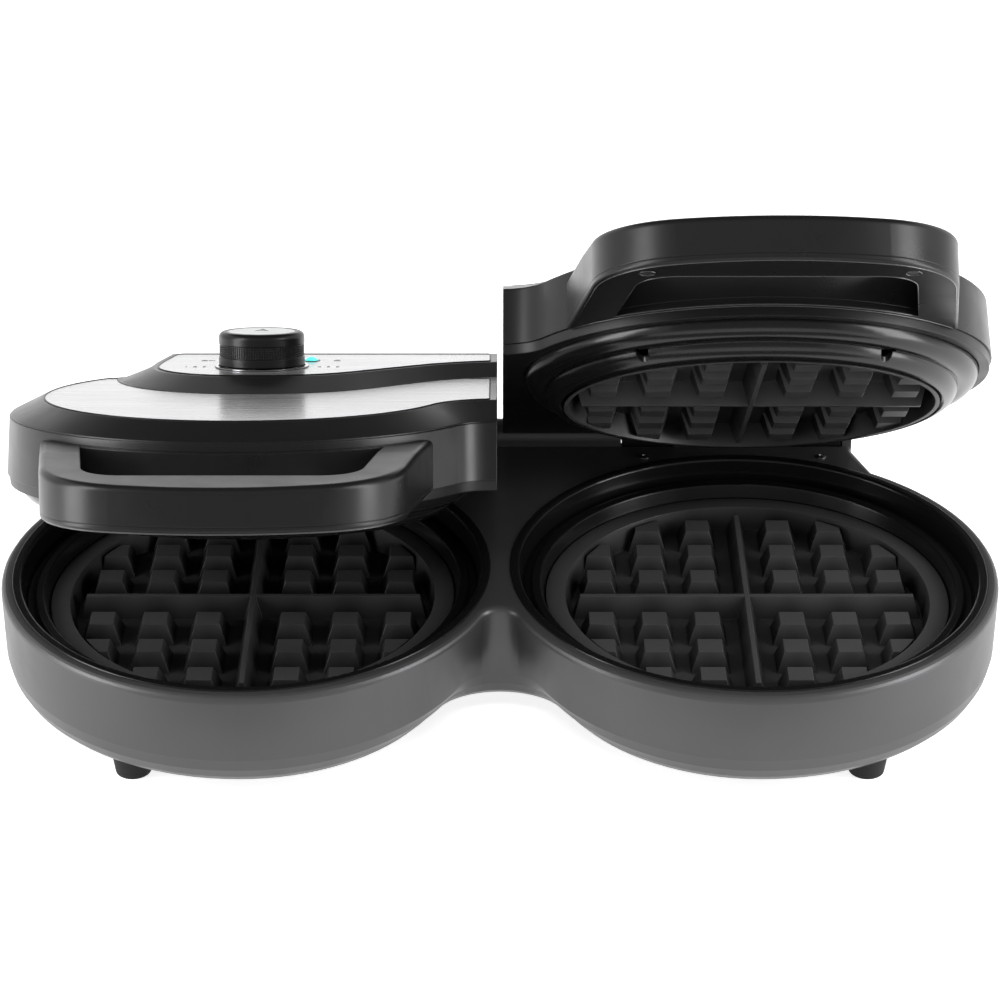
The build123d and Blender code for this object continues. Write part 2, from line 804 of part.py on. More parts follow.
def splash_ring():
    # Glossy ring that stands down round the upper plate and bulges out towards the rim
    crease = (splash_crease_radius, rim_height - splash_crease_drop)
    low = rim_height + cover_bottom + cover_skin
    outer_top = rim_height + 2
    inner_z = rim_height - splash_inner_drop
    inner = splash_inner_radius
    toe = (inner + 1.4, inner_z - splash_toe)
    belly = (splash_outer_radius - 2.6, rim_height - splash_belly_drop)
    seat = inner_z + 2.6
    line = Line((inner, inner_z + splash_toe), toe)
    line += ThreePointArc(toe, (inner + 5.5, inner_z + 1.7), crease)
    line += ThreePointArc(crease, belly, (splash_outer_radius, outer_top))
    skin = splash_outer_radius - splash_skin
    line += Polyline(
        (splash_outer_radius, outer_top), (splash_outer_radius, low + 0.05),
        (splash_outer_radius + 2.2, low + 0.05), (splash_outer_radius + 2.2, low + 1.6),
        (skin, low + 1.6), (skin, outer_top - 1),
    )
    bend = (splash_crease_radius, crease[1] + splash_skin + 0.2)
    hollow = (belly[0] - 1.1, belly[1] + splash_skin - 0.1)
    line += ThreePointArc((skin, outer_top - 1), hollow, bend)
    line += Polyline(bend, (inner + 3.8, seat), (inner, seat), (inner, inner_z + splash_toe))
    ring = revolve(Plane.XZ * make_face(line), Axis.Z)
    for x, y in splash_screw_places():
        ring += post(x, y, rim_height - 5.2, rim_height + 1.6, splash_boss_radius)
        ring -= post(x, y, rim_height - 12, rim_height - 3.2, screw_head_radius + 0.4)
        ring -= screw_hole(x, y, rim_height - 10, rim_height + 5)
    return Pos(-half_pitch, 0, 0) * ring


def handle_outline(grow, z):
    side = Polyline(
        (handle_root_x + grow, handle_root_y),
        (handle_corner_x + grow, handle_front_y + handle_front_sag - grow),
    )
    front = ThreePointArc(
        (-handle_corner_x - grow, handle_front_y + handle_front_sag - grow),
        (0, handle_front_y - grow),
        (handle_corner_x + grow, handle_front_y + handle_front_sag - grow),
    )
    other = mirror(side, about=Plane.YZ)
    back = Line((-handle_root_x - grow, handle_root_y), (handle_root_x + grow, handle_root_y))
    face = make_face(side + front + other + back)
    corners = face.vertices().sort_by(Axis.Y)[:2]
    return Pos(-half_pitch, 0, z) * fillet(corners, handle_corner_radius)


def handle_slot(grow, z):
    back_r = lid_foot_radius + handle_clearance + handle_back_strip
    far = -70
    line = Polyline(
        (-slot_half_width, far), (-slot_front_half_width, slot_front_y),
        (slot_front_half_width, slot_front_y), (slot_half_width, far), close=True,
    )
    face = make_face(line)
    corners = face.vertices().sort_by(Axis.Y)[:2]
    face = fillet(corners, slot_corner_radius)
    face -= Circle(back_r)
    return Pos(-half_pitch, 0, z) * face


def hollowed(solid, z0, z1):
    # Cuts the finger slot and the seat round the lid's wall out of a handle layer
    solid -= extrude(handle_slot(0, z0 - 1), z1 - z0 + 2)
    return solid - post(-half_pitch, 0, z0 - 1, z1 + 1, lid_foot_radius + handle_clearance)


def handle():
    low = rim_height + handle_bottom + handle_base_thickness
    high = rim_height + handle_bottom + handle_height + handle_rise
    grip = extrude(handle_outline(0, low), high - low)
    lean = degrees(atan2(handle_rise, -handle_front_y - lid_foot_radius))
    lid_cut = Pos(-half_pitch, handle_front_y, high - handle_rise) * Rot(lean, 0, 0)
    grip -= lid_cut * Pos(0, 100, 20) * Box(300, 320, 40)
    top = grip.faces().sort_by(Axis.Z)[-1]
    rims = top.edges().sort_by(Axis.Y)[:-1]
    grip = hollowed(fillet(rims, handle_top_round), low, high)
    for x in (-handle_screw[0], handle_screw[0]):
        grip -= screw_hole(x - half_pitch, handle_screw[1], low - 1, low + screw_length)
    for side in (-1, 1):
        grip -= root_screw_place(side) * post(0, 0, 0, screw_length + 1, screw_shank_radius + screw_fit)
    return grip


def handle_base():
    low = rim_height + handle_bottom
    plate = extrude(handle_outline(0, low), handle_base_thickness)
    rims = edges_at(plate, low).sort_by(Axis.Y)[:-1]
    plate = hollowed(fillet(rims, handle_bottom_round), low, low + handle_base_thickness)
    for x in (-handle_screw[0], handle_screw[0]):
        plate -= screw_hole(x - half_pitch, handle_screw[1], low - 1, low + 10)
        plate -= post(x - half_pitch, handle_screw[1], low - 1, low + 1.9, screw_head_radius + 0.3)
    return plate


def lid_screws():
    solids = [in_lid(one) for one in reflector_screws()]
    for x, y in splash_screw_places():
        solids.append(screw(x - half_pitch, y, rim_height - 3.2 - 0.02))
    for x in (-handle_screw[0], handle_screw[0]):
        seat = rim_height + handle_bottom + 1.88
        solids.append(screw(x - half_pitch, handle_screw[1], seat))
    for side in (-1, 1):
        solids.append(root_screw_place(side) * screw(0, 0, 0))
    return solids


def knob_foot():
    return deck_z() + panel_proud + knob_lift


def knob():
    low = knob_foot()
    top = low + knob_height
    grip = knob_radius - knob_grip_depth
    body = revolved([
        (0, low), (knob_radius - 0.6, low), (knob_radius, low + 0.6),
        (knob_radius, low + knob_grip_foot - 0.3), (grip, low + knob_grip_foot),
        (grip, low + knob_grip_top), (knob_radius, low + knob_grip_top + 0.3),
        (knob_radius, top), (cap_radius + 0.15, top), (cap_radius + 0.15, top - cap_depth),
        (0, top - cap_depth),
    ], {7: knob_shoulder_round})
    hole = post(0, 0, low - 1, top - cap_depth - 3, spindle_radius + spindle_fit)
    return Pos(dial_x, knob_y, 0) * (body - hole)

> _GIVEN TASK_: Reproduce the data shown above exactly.

> _ANSWER TO THIS PROBLEM_:
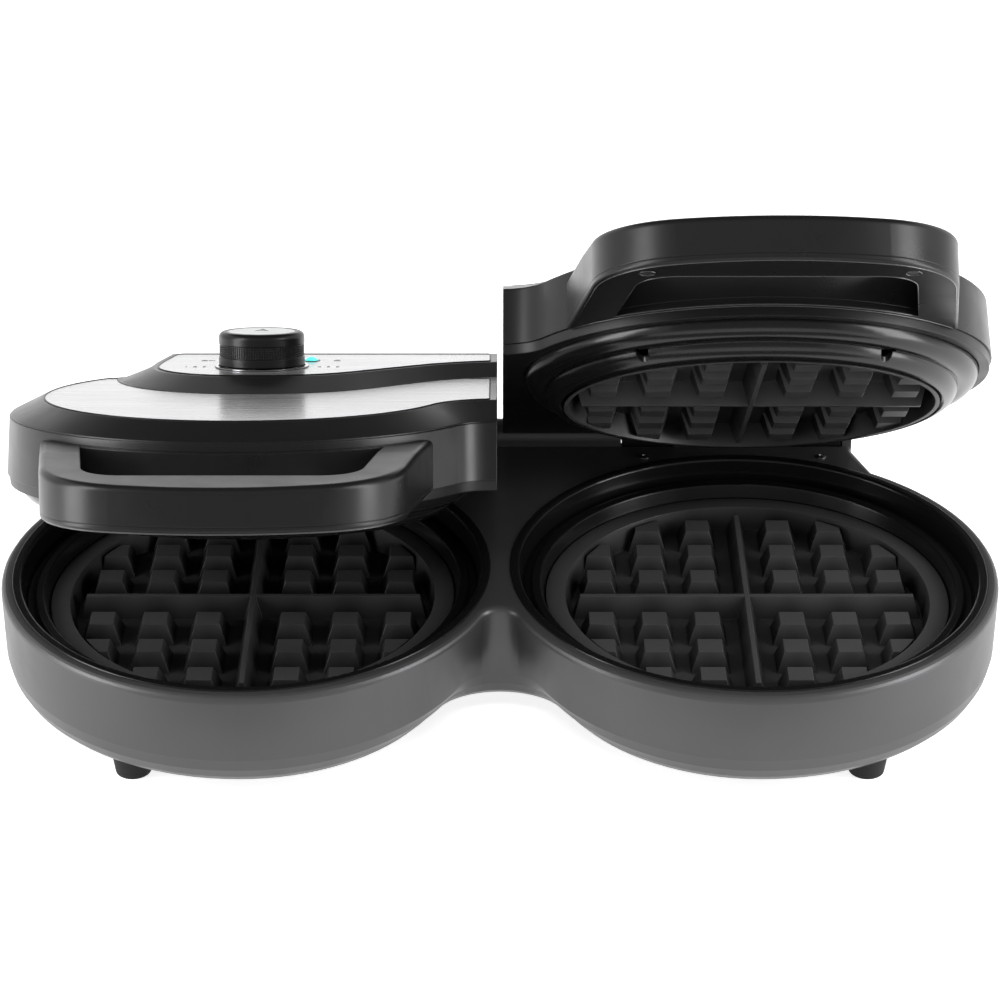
The build123d and Blender code for this object continues. Write part 2, from line 804 of part.py on. More parts follow.
def splash_ring():
    # Glossy ring that stands down round the upper plate and bulges out towards the rim
    crease = (splash_crease_radius, rim_height - splash_crease_drop)
    low = rim_height + cover_bottom + cover_skin
    outer_top = rim_height + 2
    inner_z = rim_height - splash_inner_drop
    inner = splash_inner_radius
    toe = (inner + 1.4, inner_z - splash_toe)
    belly = (splash_outer_radius - 2.6, rim_height - splash_belly_drop)
    seat = inner_z + 2.6
    line = Line((inner, inner_z + splash_toe), toe)
    line += ThreePointArc(toe, (inner + 5.5, inner_z + 1.7), crease)
    line += ThreePointArc(crease, belly, (splash_outer_radius, outer_top))
    skin = splash_outer_radius - splash_skin
    line += Polyline(
        (splash_outer_radius, outer_top), (splash_outer_radius, low + 0.05),
        (splash_outer_radius + 2.2, low + 0.05), (splash_outer_radius + 2.2, low + 1.6),
        (skin, low + 1.6), (skin, outer_top - 1),
    )
    bend = (splash_crease_radius, crease[1] + splash_skin + 0.2)
    hollow = (belly[0] - 1.1, belly[1] + splash_skin - 0.1)
    line += ThreePointArc((skin, outer_top - 1), hollow, bend)
    line += Polyline(bend, (inner + 3.8, seat), (inner, seat), (inner, inner_z + splash_toe))
    ring = revolve(Plane.XZ * make_face(line), Axis.Z)
    for x, y in splash_screw_places():
        ring += post(x, y, rim_height - 5.2, rim_height + 1.6, splash_boss_radius)
        ring -= post(x, y, rim_height - 12, rim_height - 3.2, screw_head_radius + 0.4)
        ring -= screw_hole(x, y, rim_height - 10, rim_height + 5)
    return Pos(-half_pitch, 0, 0) * ring


def handle_outline(grow, z):
    side = Polyline(
        (handle_root_x + grow, handle_root_y),
        (handle_corner_x + grow, handle_front_y + handle_front_sag - grow),
    )
    front = ThreePointArc(
        (-handle_corner_x - grow, handle_front_y + handle_front_sag - grow),
        (0, handle_front_y - grow),
        (handle_corner_x + grow, handle_front_y + handle_front_sag - grow),
    )
    other = mirror(side, about=Plane.YZ)
    back = Line((-handle_root_x - grow, handle_root_y), (handle_root_x + grow, handle_root_y))
    face = make_face(side + front + other + back)
    corners = face.vertices().sort_by(Axis.Y)[:2]
    return Pos(-half_pitch, 0, z) * fillet(corners, handle_corner_radius)


def handle_slot(grow, z):
    back_r = lid_foot_radius + handle_clearance + handle_back_strip
    far = -70
    line = Polyline(
        (-slot_half_width, far), (-slot_front_half_width, slot_front_y),
        (slot_front_half_width, slot_front_y), (slot_half_width, far), close=True,
    )
    face = make_face(line)
    corners = face.vertices().sort_by(Axis.Y)[:2]
    face = fillet(corners, slot_corner_radius)
    face -= Circle(back_r)
    return Pos(-half_pitch, 0, z) * face


def hollowed(solid, z0, z1):
    # Cuts the finger slot and the seat round the lid's wall out of a handle layer
    solid -= extrude(handle_slot(0, z0 - 1), z1 - z0 + 2)
    return solid - post(-half_pitch, 0, z0 - 1, z1 + 1, lid_foot_radius + handle_clearance)


def handle():
    low = rim_height + handle_bottom + handle_base_thickness
    high = rim_height + handle_bottom + handle_height + handle_rise
    grip = extrude(handle_outline(0, low), high - low)
    lean = degrees(atan2(handle_rise, -handle_front_y - lid_foot_radius))
    lid_cut = Pos(-half_pitch, handle_front_y, high - handle_rise) * Rot(lean, 0, 0)
    grip -= lid_cut * Pos(0, 100, 20) * Box(300, 320, 40)
    top = grip.faces().sort_by(Axis.Z)[-1]
    rims = top.edges().sort_by(Axis.Y)[:-1]
    grip = hollowed(fillet(rims, handle_top_round), low, high)
    for x in (-handle_screw[0], handle_screw[0]):
        grip -= screw_hole(x - half_pitch, handle_screw[1], low - 1, low + screw_length)
    for side in (-1, 1):
        grip -= root_screw_place(side) * post(0, 0, 0, screw_length + 1, screw_shank_radius + screw_fit)
    return grip


def handle_base():
    low = rim_height + handle_bottom
    plate = extrude(handle_outline(0, low), handle_base_thickness)
    rims = edges_at(plate, low).sort_by(Axis.Y)[:-1]
    plate = hollowed(fillet(rims, handle_bottom_round), low, low + handle_base_thickness)
    for x in (-handle_screw[0], handle_screw[0]):
        plate -= screw_hole(x - half_pitch, handle_screw[1], low - 1, low + 10)
        plate -= post(x - half_pitch, handle_screw[1], low - 1, low + 1.9, screw_head_radius + 0.3)
    return plate


def lid_screws():
    solids = [in_lid(one) for one in reflector_screws()]
    for x, y in splash_screw_places():
        solids.append(screw(x - half_pitch, y, rim_height - 3.2 - 0.02))
    for x in (-handle_screw[0], handle_screw[0]):
        seat = rim_height + handle_bottom + 1.88
        solids.append(screw(x - half_pitch, handle_screw[1], seat))
    for side in (-1, 1):
        solids.append(root_screw_place(side) * screw(0, 0, 0))
    return solids


def knob_foot():
    return deck_z() + panel_proud + knob_lift


def knob():
    low = knob_foot()
    top = low + knob_height
    grip = knob_radius - knob_grip_depth
    body = revolved([
        (0, low), (knob_radius - 0.6, low), (knob_radius, low + 0.6),
        (knob_radius, low + knob_grip_foot - 0.3), (grip, low + knob_grip_foot),
        (grip, low + knob_grip_top), (knob_radius, low + knob_grip_top + 0.3),
        (knob_radius, top), (cap_radius + 0.15, top), (cap_radius + 0.15, top - cap_depth),
        (0, top - cap_depth),
    ], {7: knob_shoulder_round})
    hole = post(0, 0, low - 1, top - cap_depth - 3, spindle_radius + spindle_fit)
    return Pos(dial_x, knob_y, 0) * (body - hole)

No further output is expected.